The nicheness of geospatial can also become a problem if a software engineer experiences conflict within one of the handful of companies focused on geospatial. I don’t know the full count of Mapbox workers who left geospatial entirely after the contentious union campaign in 2021, but it’s definitely not zero. It’s a completely understandable move—it would be impossible to avoid running into people from Mapbox at other geo industry events, and given how many people move laterally from one geo company to another it’s very likely that some shitty person in Mapbox leadership who spammed the company Slack with anti-union propaganda could end up a former union organizer’s manager at some new job. That’s not even getting into the possibility of being blacklisted—which, I don’t know if that’s happened to anyone but also, can you name any geospatial software company where the workers are unionized?
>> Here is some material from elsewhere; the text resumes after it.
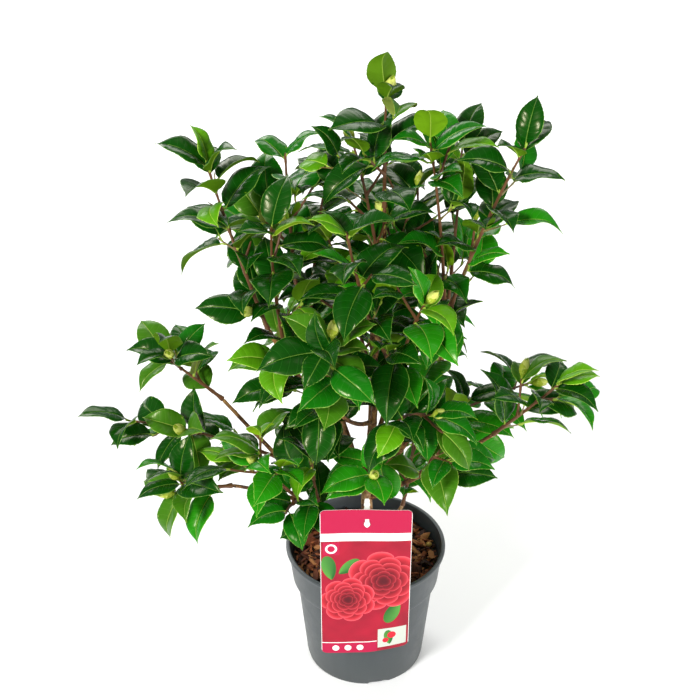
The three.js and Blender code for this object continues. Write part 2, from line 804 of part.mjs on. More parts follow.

I don’t think that the Mapbox union debacle is a uniquely geospatial software story—tech companies pretty famously across the board are anti-union, this is a formative aspect of Silicon Valley history. But one unique aspect of the Mapbox union story is how it illustrates the gap between the commonly used marketing and recruitment narratives of geospatial software companies and the general mismatch of “billion dollar startup exits/massive profits for people at the top of the corporate hierarchy” with “public interest technology in a non-hostile workplace.”
Not really sure how to wrap this one up
The big picture question here, I guess, is how (if at all) do the working conditions of these different kinds of labor affect the design of geospatial technologies and by extension how people understand the world around them through geospatial technologies. I don’t know if I have a great answer! I do think that the labor conditions matter, but it’s harder to draw a direct line from those to product outcomes in software or decisions about how a municipal government releases geospatial data or designs a map. I’m also a little depressed because wow, the world is extremely fucked up these days and working on a dissertation feels absolutely like one of the silliest little indulgences one could possibly engage in.